Q12. How is ESOP tax calculated for employees?
Ans12. The employee stock options tax is calculated as the difference between the Fair Market Value (FMV) of the shares on the exercise date and the exercise price paid by the employee. This value is treated as a perquisite and taxed as salary income. Use an ESOP tax calculator India to estimate your tax liability accurately.
Q13. Is there a way to schedule tax-deferred on ESOP in India?

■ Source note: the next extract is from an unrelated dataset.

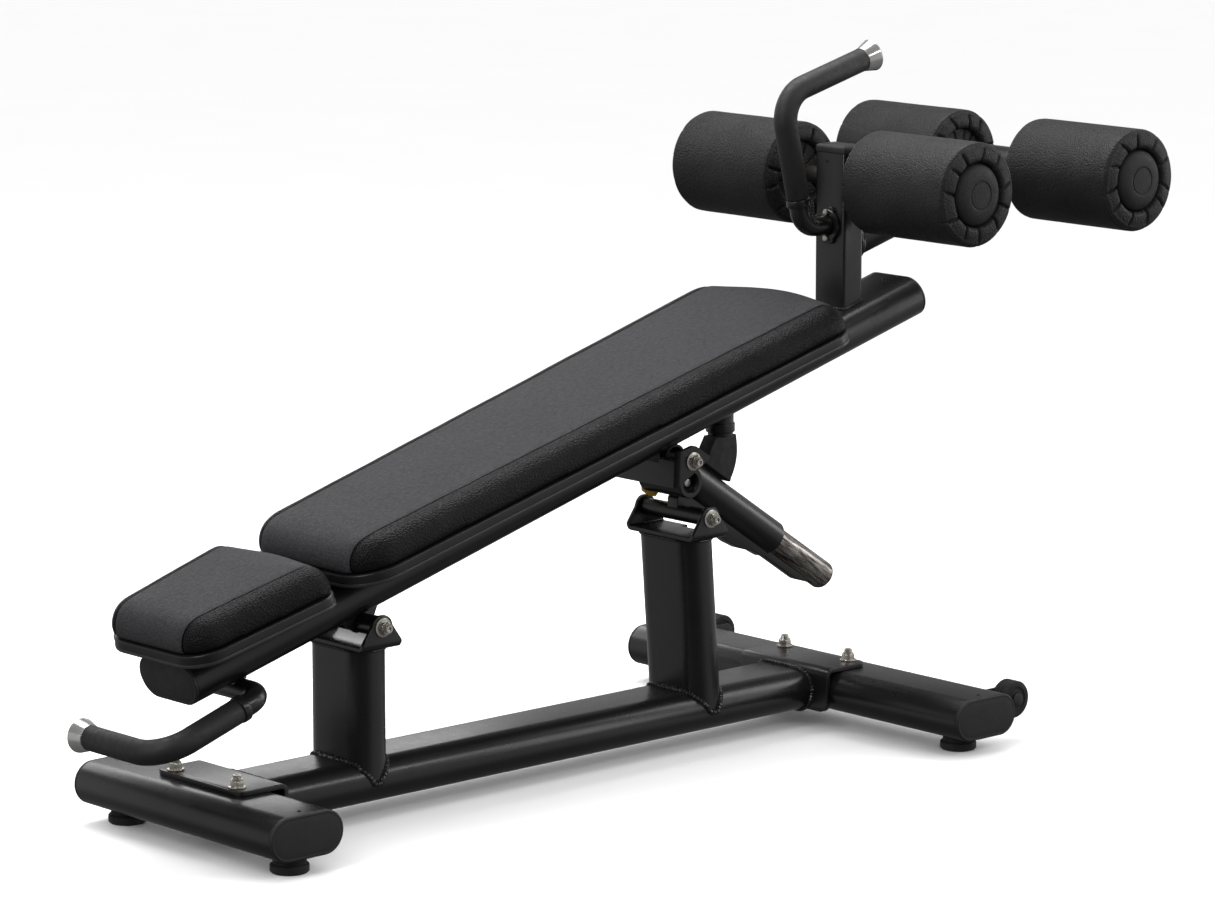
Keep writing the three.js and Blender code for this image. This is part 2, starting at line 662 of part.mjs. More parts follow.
// Turns a piece made along +Y so that it starts at a point and runs in a direction.
function aim(geometry, from, direction) {
  const turn = new THREE.Quaternion().setFromUnitVectors(
    new THREE.Vector3(0, 1, 0), new THREE.Vector3(...direction).normalize());
  return geometry.applyQuaternion(turn).translate(...from);
}

function between(from, to, distance) {
  const a = new THREE.Vector3(...from);
  return a.add(new THREE.Vector3(...to).sub(a).setLength(distance)).toArray();
}

function backwards(from, to) {
  return new THREE.Vector3(...to).sub(new THREE.Vector3(...from)).toArray();
}

// A handle: a bare rod, then a rubber grip on its further corners, then the flared end.
function addHandle(group, name, corners, gripStart, rodPieces, rodBend, gripBend) {
  const [first, elbow, knee, tip] = corners;
  const collar = between(elbow, knee, gripStart);
  const bare = bentRod([first, elbow, between(elbow, knee, gripStart - 2)], ROD_RADIUS, rodBend);
  const ringStart = between(elbow, knee, gripStart - 12);
  const band = aim(rod(GRIP_RADIUS + 1.5, 0, 12 - GAP), ringStart, backwards(elbow, knee));
  place(group, `${name}_tube`, joined(bare, band, ...rodPieces), FRAME_BLACK);
  place(group, `${name}_grip`, bentRod([collar, knee, tip], GRIP_RADIUS, gripBend), GRIP_RUBBER);
  const start = between(tip, knee, -GAP);
  place(group, `${name}_end`, aim(handleEnd(), start, backwards(knee, tip)), CHROME);
}

function addUpperHandle(beam) {
  // It leaves the front face of the roller post, rises square to the beam and turns back along it.
  const face = POST_X - POST_DEPTH / 2 - GAP;
  const corners = [[face - 3, 0, 724], [1096, 0, 726], [1051, 0, 916], [1213, 0, 959.2]].map(beamCorner);
  const flange = rod(23, 0, 6).rotateZ(Math.PI / 2).translate(face, 0, 724);
  addHandle(beam, 'upper_handle', corners, 44, [intoBeam(flange)], 30, 46);
}

function beamCorner([x, y, z]) {
  const { x: along, z: above } = beamPoint({ x, z });
  return [along, y, above];
}

function addLowerHandle(beam) {
  // It is welded under the beam, runs out to one side, down along the beam and back across its end.
  const underside = BEAM_OFFSET - TUBE_HEIGHT / 2;
  const level = underside - ROD_RADIUS - GAP;
  const near = -219;
  const far = -397.5;
  const corners = [[near, 26, level], [near, -80, level], [far, -80, level - 9], [far, 69, level - 9]];
  addHandle(beam, 'lower_handle', corners, 46, [], 26, 50);
}

// The curved rubber buffer that comes down on the strut sleeve at the lowest slope, and its stem.
function addBuffer(beam) {
  const collar = 441;
  const underBeam = beamPoint(STEM_TOP);
  const stem = rod(19.5, 0, 60).rotateX(Math.PI / 2).translate(STEM_TOP.x, 0, collar + GAP);
  const beamSpace = box(400, 400, 400, underBeam.x, 0, BEAM_OFFSET - TUBE_HEIGHT / 2 - GAP + 200);
  place(beam, 'buffer_stem', intoBeam(cut(stem, intoBase(beamSpace))), FRAME_BLACK);
  const outline = new THREE.Shape();
  outline.moveTo(913, collar);
  outline.lineTo(953, collar);
  outline.quadraticCurveTo(963, 404, 941, 373);
  outline.lineTo(893, 404.8);
  outline.quadraticCurveTo(901, 423, 913, collar);
  place(beam, 'rest_buffer', intoBeam(prism(outline, 26, 'y', 8)), RUBBER);
}

function buildBeam() {
  const beam = new THREE.Group();
  beam.position.set(PIVOT.x, 0, PIVOT.z);
  beam.rotation.y = -degrees(TILT);
  const length = BEAM_HIGH - BEAM_LOW - 2 * (CAP_RIM + GAP);
  place(beam, 'beam_tube', frameTube(length, 'x'), FRAME_BLACK, (BEAM_LOW + BEAM_HIGH) / 2, 0, BEAM_OFFSET);
  place(beam, 'beam_cap_high', tubeCap(), MATTE_PLASTIC, BEAM_HIGH - CAP_RIM, 0, BEAM_OFFSET);
  const lowCap = place(beam, 'beam_cap_low', tubeCap(), MATTE_PLASTIC, BEAM_LOW + CAP_RIM, 0, BEAM_OFFSET);
  lowCap.rotation.z = Math.PI;
  place(beam, 'beam_hinge_barrel', hingeBarrel(), FRAME_BLACK);
  place(beam, 'strut_bracket', strutBracket(), FRAME_BLACK);
  const pin = beamPoint(STRUT_TOP);
  place(beam, 'strut_pin_bolt', pivotBolt(66), NICKEL, pin.x, 0, pin.z);
  for (const [name, pad] of [['head', { ...HEAD_PAD, bow: 6 }], ['back', { ...BACK_PAD, bow: 30 }]]) {
    place(beam, `${name}_board`, padBoard(pad), BOARD_BLACK);
    place(beam, `${name}_pad`, padBlock(pad), LEATHER);
  }
  place(beam, 'roller_post', rollerPost(), FRAME_BLACK);
  place(beam, 'roller_post_cap', rollerPostCap(), MATTE_PLASTIC);
  place(beam, 'roller_arm', rollerArm(), FRAME_BLACK);
  addRollers(beam, 'front', beamPoint(FRONT_AXLE));
  addRollers(beam, 'rear', beamPoint(REAR_AXLE));
  addUpperHandle(beam);
  addLowerHandle(beam);
  addBuffer(beam);
  return beam;
}

function addRollers(beam, name, at) {
  place(beam, `${name}_axle`, axle(), DARK_CHROME, at.x, 0, at.z);
  for (const side of SIDES) {
    const middle = side * (ROLLER_INNER + ROLLER_OUTER) / 2;
    place(beam, `${name}_roller_${sideName(side)}`, roller(), LEATHER, at.x, middle, at.z);
  }
}

// ---- strut: its frame has the beam pin at the origin and +X down along the strut ----

function strutPoint({ x, z }) {
  const point = new THREE.Vector2(x - STRUT_TOP.x, z - STRUT_TOP.z);
  point.rotateAround(new THREE.Vector2(), degrees(STRUT_SLOPE));
  return { x: point.x, z: point.y };
}

function alongStrut(radius, from, to, z = STRUT_AXIS, segments = TURN) {
  return rod(radius, from, to, segments).rotateZ(-Math.PI / 2).translate(0, 0, z);
}

function sleeve() {
  // The sleeve tube, the keel under it that guides the rail, the latch housing and the hinge barrel.
  const hinge = strutPoint(STRUT_PIVOT);
  const reach = CLEVIS_HALF_WIDTH - CLEVIS_PLATE - 0.6;
  const keelOutline = roundedPolygon([
    [SLEEVE_START, STRUT_AXIS, 0], [SLEEVE_START + 2, -42, 4], [hinge.x - 8, hinge.z - 4, 3],
    [hinge.x + 8, hinge.z - 4, 3], [hinge.x + 26, -45, 4], [hinge.x + 110, -49, 20],
    [hinge.x + 135, -46, 10], [hinge.x + 162, -38, 6], [SLEEVE_END - 4, -36, 3],
    [SLEEVE_END - 4, STRUT_AXIS, 0],
  ]);
  const keel = prism(keelOutline, 21, 'y', 6);
  const housing = rod(22.5, -40, 47).translate(LATCH.s, 0, LATCH.z);
  const barrel = rod(11, -reach, reach).translate(hinge.x, 0, hinge.z);
  const tube = alongStrut(SLEEVE_RADIUS, SLEEVE_START, SLEEVE_END);
  const rail = box(600, 15, 40, SLEEVE_START + 200, 0, STRUT_AXIS - 31 + 20);
  const nearMouth = rod(15, -60, -26).translate(LATCH.s, 0, LATCH.z);
  return cut(
    joined(tube, keel, housing, barrel),
    alongStrut(SLEEVE_BORE, -50, SLEEVE_END + 50),
    rail,
    rod(PIVOT_BOLT_RADIUS + GAP, -100, 100).translate(hinge.x, 0, hinge.z),
    rod(6.4, 0, 60).translate(LATCH.s, 0, LATCH.z),
    rod(9.5, 24, 44.5).translate(LATCH.s, 0, LATCH.z),
    nearMouth,
  );
}

function strutTube() {
  // The sliding tube with its top eye, the slot for the latch pin and the rail along its underside.
  const tube = alongStrut(STRUT_TUBE_RADIUS, 0, STRUT_TUBE_END);
  const railOutline = roundedPolygon([
    [150, STRUT_AXIS, 0], [150, STRUT_AXIS - 30, 4], [338, STRUT_AXIS - 30, 6],
    [STRUT_TUBE_END - 2, STRUT_AXIS - 16, 3], [STRUT_TUBE_END - 2, STRUT_AXIS, 0],
  ]);
  const rail = prism(railOutline, 14, 'y', 5);
  const eye = rod(EYE_RADIUS, -30, 30);
  const neckCut = alongStrut(STRUT_TUBE_RADIUS - 4, EYE_RADIUS + 6, STRUT_TUBE_END + 50);
  const slot = box(134, 30, 13.4, 24 + 67, 15, LATCH.z);
  return cut(joined(tube, rail, eye), neckCut, slot, rod(EYE_BORE, -60, 60));
}

function latchPin() {
  // Its tip rides in the slot of the sliding tube, with a collar for the spring.
  return turned([
    [0, 8], [4, 8], [6, 10], [6, 27], [9, 27], [9, 30], [6, 30], [6, 47.8], [0, 47.8],
  ], 24);
}

function latchKnob() {
  const outline = roundedPolygon([[-13, 13], [-13, -2], [6, -21], [30, -20.5], [33, -6], [13, 13]], 6);
  return prism(outline, 7, 'y', 5).translate(0, 51.6, 0);
}

function latchSpring() {
  // The coil is held as the tube that it fills, between the pin's collar and the housing.
  return turned([[6.6, 30.6], [9, 30.6], [9, 44], [6.6, 44], [6.6, 30.6]], 24);
}

function buildStrut() {
  const strut = new THREE.Group();
  strut.position.set(STRUT_TOP.x, 0, STRUT_TOP.z);
  strut.rotation.y = degrees(STRUT_SLOPE);
  place(strut, 'strut_sleeve', sleeve(), FRAME_BLACK);
  place(strut, 'strut_tube', strutTube(), DARK_CHROME);
  const plug = alongStrut(STRUT_TUBE_RADIUS - 4 - GAP, STRUT_TUBE_END - 14, STRUT_TUBE_END + 1);
  place(strut, 'strut_tube_plug', plug, MATTE_PLASTIC);
  place(strut, 'latch_pin', latchPin(), NICKEL, LATCH.s, 0, LATCH.z);
  place(strut, 'latch_knob', latchKnob(), YELLOW, LATCH.s, 0, LATCH.z);
  place(strut, 'latch_spring', latchSpring(), SPRING_STEEL, LATCH.s, 0, LATCH.z);
  return strut;
}

// ---- the whole bench ----

const bench = new THREE.Group();
bench.add(buildBase(), buildBeam(), buildStrut());
const extent = new THREE.Box3().setFromObject(bench, true);
bench.position.x = -(extent.min.x + extent.max.x) / 2;
bench.updateMatrixWorld(true);

export default bench;
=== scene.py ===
import json
import math
import random

import bmesh
import bpy
from mathutils import Matrix, Quaternion, Vector, noise
from mathutils.bvhtree import BVHTree


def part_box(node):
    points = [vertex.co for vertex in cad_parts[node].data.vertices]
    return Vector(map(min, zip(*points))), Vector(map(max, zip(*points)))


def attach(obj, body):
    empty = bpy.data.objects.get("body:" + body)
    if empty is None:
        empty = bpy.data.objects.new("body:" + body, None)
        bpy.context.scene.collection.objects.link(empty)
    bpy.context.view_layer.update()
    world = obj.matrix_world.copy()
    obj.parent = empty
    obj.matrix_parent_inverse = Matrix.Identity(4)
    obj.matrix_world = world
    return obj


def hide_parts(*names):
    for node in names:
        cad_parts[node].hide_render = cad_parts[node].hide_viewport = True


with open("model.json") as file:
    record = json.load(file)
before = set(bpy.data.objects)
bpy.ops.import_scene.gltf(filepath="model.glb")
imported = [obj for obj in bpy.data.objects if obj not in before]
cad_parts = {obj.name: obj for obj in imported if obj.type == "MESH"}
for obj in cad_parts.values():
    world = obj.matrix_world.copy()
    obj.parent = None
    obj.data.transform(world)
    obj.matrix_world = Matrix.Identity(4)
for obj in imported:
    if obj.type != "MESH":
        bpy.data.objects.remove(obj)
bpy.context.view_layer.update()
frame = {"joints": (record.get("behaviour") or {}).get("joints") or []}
joints = {joint["name"]: joint for joint in frame["joints"]}


def middle(node):
    low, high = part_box(node)
    return (low + high) / 2


# ---- frames: lengths below are in millimetres, along the base, the beam or the strut ----

MM = 0.001
TILT = math.radians(15.6)
STRUT_SLOPE = math.radians(33.5)
FRONT_X = middle("front_cross_tube").x
HINGE = Vector(joints["incline"]["pos_m"])
PIN = middle("strut_pin_bolt")
PIN.y = 0
BASE = Matrix.Translation((FRONT_X, 0, 0))
BEAM = Matrix.Translation(HINGE) @ Matrix.Rotation(-TILT, 4, "Y")
STRUT = Matrix.Translation(PIN) @ Matrix.Rotation(STRUT_SLOPE, 4, "Y")


def in_frame(where, point):
    """A base point in millimetres, seen from another frame."""
    return (where.inverted() @ (BASE @ (Vector(point) * MM))) / MM


# ---- camera ----

lens = bpy.data.cameras.new("camera")
lens.lens = 146.4
lens.sensor_width = 36
lens.clip_end = 50
camera = bpy.data.objects.new("camera", lens)
bpy.context.scene.collection.objects.link(camera)
yaw, pitch = math.radians(47.667), math.radians(-10.216)
aim = Vector((math.cos(pitch) * math.cos(yaw), math.cos(pitch) * math.sin(yaw), math.sin(pitch)))
camera.rotation_euler = aim.to_track_quat("-Z", "Y").to_euler()
camera.location = Vector((FRONT_X - 3.8681, -5.0303, 1.6685))
bpy.context.scene.camera = camera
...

Ans13. Yes, eligible startups under Section 80-IAC can defer the schedule of tax on ESOPs. Employees of such startups can defer the tax on share options until the earliest of the following: 48 months after the end of the relevant assessment year, sale of the shares, or termination of employment.
Q14. What is the taxation of stock options at the time of sale?
Ans14. At the time of sale, the taxation of stock options falls under capital gains tax. The gain is the difference between the sale price and the FMV on the date of exercise, which is considered the cost of acquisition. The holding period from the date of allotment determines whether it’s short-term or long-term capital gain.
Q15. How is ESOP valuation done for tax purposes?
Ans15. ESOP valuation for tax purposes depends on whether the shares are listed or unlisted. For listed shares, FMV is the average of opening and closing prices. For unlisted shares, a Merchant Banker must determine the FMV either on the exercise date or within 180 days prior. This valuation is crucial for accurate tax reporting.
Q16. Do employees have to pay tax on share options even if they don’t sell them?
Ans16. Yes, employees pay tax on share options at the time of exercising the ESOPs, regardless of whether they sell the shares. This is because the exercise itself triggers a taxable perquisite based on the FMV of the shares.
Q17. How do I report ESOPs in my ITR?
Ans17. To report employee stock options tax in your Income Tax Return (ITR), include the perquisite value under Salary income. If shares were sold, report the capital gains separately. Indian residents must also fill out Schedule FA and Schedule FSI if the ESOPs involve foreign assets.